STATED EXERCISE: Each line from the one containing "of the solder." through the one containing "if empty is" is to be retyped exactly, both end lines included, and all other lines left out.
--------------------
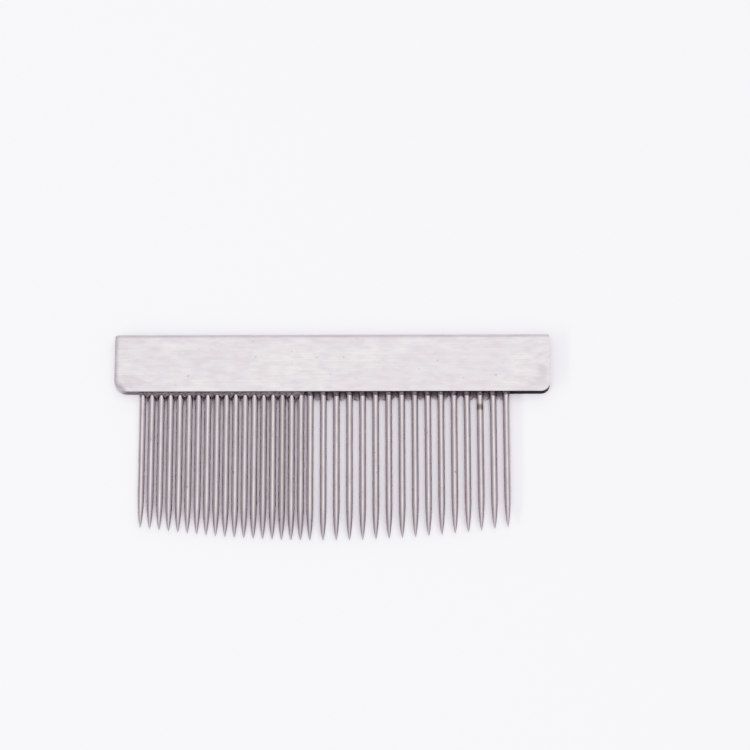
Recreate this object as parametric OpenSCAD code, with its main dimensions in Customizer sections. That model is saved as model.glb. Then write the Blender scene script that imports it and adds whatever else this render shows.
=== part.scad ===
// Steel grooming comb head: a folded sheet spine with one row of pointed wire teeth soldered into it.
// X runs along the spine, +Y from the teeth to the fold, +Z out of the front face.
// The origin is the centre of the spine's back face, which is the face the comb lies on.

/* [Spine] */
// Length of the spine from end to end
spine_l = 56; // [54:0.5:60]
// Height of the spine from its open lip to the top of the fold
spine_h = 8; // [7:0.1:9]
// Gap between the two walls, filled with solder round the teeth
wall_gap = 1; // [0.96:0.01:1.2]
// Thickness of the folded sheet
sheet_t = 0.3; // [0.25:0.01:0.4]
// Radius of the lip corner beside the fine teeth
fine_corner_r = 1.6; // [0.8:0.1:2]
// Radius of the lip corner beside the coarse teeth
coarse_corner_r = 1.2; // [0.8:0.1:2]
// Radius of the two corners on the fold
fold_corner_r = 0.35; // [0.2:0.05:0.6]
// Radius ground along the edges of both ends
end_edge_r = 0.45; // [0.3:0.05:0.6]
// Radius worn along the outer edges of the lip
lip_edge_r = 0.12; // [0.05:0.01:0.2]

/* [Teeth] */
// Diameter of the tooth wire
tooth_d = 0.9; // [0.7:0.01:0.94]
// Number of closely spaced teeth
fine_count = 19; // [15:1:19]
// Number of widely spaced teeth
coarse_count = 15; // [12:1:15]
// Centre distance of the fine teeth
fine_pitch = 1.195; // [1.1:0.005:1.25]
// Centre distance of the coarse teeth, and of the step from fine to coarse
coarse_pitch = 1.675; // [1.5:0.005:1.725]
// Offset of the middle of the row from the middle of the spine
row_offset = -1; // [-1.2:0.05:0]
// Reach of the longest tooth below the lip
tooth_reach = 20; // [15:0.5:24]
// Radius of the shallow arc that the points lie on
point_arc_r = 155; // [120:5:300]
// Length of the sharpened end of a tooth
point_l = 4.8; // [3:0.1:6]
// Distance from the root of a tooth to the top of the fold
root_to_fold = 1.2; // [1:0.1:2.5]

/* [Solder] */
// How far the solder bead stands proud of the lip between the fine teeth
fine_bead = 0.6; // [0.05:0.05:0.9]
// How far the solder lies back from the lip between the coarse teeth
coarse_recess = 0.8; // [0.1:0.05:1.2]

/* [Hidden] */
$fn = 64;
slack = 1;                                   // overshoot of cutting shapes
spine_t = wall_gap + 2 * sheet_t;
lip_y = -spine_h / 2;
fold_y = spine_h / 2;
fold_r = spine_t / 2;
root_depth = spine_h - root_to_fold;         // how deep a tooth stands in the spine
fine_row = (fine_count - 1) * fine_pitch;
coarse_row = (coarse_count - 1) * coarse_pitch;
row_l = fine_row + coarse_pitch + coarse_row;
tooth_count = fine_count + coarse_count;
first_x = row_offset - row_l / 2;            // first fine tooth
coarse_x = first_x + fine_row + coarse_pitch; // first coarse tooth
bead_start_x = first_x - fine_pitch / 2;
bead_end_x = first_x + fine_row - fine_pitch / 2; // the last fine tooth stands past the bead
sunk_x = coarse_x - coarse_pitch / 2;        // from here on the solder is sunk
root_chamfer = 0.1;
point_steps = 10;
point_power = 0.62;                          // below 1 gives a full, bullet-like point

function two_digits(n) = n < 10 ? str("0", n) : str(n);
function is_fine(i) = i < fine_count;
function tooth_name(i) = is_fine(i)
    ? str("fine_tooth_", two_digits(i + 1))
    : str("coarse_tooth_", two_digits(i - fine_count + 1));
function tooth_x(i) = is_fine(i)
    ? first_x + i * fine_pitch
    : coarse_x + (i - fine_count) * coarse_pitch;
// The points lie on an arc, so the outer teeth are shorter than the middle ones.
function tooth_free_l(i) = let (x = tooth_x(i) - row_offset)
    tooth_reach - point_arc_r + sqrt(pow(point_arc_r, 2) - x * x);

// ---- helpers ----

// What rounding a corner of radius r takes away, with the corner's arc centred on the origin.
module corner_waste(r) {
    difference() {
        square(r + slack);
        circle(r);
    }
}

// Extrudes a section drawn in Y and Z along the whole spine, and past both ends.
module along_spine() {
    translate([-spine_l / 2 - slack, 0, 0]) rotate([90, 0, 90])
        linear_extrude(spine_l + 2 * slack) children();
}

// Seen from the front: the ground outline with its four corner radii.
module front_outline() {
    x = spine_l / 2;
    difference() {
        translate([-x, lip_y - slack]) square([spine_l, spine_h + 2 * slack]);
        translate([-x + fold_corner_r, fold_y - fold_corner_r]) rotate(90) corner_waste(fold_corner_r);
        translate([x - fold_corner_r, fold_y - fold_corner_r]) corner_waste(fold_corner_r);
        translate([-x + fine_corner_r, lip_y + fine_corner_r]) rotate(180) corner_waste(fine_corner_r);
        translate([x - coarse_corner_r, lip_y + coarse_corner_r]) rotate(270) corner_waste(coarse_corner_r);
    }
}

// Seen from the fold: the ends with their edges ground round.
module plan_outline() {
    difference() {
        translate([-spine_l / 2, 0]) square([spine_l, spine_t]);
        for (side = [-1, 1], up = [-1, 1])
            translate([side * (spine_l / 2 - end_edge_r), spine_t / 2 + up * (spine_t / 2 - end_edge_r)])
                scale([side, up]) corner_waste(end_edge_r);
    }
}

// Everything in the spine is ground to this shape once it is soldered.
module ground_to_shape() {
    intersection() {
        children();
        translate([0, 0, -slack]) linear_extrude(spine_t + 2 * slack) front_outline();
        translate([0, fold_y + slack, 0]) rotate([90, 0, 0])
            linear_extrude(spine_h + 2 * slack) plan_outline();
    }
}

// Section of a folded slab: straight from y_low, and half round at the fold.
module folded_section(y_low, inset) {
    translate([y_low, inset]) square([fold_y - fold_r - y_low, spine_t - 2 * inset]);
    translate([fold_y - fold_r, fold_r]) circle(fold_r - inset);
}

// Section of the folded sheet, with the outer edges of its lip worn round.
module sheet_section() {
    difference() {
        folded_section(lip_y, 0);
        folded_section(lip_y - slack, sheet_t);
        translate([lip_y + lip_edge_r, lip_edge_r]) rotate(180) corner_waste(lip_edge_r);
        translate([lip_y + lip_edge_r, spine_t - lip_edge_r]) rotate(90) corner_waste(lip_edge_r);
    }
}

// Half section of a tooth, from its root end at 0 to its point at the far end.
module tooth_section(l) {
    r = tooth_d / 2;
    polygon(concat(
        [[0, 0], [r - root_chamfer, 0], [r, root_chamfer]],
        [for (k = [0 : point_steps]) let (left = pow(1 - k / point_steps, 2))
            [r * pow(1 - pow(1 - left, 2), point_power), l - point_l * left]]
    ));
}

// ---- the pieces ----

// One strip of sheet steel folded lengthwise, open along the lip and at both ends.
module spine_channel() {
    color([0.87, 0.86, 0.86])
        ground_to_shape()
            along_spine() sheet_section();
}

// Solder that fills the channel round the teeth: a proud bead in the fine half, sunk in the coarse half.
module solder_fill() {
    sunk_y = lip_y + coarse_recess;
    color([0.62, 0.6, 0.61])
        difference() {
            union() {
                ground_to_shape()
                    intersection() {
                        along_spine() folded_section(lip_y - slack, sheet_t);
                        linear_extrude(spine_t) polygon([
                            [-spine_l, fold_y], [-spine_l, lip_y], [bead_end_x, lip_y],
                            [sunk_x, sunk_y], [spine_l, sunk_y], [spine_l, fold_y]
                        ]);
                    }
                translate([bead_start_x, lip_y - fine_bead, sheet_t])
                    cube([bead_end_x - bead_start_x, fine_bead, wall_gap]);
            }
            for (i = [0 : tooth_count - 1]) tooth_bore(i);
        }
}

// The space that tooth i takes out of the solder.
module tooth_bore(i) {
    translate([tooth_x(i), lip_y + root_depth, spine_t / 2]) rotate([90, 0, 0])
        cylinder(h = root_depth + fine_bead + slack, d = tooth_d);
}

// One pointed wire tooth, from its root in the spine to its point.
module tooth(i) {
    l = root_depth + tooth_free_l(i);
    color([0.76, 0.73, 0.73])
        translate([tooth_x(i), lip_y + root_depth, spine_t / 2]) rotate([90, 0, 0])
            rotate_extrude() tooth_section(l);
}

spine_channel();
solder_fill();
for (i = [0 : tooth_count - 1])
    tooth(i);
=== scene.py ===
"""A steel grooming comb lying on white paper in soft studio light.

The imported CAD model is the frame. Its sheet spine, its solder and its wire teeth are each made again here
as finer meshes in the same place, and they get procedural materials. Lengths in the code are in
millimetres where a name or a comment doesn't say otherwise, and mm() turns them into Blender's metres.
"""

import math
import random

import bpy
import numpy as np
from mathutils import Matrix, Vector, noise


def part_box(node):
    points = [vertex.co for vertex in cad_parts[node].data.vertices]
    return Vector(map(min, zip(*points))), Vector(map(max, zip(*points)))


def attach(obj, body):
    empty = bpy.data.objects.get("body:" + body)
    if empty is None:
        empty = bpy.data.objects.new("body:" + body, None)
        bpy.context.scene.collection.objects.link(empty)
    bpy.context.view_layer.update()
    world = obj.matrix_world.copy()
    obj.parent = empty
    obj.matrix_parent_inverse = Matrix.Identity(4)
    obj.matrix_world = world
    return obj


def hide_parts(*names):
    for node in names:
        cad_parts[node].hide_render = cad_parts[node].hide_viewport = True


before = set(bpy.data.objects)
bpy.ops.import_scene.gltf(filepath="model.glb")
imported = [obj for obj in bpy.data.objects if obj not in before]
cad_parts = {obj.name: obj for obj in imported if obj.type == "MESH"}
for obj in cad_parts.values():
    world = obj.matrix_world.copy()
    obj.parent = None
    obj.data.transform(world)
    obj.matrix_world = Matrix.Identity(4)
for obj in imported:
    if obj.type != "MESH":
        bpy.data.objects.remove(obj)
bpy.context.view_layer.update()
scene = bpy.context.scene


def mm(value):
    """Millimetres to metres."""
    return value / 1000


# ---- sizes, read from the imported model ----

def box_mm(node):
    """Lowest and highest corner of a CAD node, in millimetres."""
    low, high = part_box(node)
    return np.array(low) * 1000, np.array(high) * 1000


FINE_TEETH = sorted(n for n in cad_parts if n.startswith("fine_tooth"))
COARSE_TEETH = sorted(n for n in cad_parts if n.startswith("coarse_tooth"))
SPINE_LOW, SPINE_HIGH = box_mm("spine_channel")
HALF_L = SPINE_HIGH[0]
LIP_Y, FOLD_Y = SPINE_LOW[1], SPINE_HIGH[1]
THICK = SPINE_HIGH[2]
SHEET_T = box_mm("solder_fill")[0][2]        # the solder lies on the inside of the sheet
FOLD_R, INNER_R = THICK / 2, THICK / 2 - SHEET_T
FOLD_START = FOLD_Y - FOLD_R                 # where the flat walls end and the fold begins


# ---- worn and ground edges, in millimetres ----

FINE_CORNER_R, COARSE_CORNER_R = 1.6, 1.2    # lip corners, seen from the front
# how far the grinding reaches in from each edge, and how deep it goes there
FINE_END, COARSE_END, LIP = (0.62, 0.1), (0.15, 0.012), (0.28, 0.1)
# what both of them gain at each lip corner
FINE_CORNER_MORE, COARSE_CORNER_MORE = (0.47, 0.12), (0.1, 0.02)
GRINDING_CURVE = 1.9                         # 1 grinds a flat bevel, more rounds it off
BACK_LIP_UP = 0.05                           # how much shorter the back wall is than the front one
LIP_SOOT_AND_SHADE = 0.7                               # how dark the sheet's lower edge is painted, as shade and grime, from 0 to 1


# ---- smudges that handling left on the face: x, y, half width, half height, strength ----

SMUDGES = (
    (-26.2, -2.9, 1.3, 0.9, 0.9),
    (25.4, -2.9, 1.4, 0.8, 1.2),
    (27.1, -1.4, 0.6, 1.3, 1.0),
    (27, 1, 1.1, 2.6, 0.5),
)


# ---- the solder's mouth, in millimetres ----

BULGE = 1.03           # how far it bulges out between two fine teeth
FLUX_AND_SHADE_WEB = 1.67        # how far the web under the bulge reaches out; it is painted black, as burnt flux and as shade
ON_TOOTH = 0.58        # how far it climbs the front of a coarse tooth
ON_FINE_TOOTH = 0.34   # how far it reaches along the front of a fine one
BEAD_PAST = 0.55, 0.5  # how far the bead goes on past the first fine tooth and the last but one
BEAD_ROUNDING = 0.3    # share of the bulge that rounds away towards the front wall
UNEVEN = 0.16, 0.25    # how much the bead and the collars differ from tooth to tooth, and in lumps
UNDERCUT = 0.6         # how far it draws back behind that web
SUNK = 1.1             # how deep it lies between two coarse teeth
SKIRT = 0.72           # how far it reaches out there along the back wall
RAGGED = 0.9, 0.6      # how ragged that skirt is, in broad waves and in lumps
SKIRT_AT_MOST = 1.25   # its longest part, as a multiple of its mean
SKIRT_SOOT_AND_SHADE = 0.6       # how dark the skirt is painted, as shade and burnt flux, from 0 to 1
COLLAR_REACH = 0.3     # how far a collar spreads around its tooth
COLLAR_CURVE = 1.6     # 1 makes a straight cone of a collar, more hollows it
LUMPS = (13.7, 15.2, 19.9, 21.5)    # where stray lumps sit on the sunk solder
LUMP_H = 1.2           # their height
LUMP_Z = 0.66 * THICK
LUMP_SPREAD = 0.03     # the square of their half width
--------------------
RESULT BELOW:
// The space that tooth i takes out of the solder.
module tooth_bore(i) {
    translate([tooth_x(i), lip_y + root_depth, spine_t / 2]) rotate([90, 0, 0])
        cylinder(h = root_depth + fine_bead + slack, d = tooth_d);
}

// One pointed wire tooth, from its root in the spine to its point.
module tooth(i) {
    l = root_depth + tooth_free_l(i);
    color([0.76, 0.73, 0.73])
        translate([tooth_x(i), lip_y + root_depth, spine_t / 2]) rotate([90, 0, 0])
            rotate_extrude() tooth_section(l);
}

spine_channel();
solder_fill();
for (i = [0 : tooth_count - 1])
    tooth(i);
=== scene.py ===
"""A steel grooming comb lying on white paper in soft studio light.

The imported CAD model is the frame. Its sheet spine, its solder and its wire teeth are each made again here
as finer meshes in the same place, and they get procedural materials. Lengths in the code are in
millimetres where a name or a comment doesn't say otherwise, and mm() turns them into Blender's metres.
"""

import math
import random

import bpy
import numpy as np
from mathutils import Matrix, Vector, noise


def part_box(node):
    points = [vertex.co for vertex in cad_parts[node].data.vertices]
    return Vector(map(min, zip(*points))), Vector(map(max, zip(*points)))


def attach(obj, body):
    empty = bpy.data.objects.get("body:" + body)
    if empty is None:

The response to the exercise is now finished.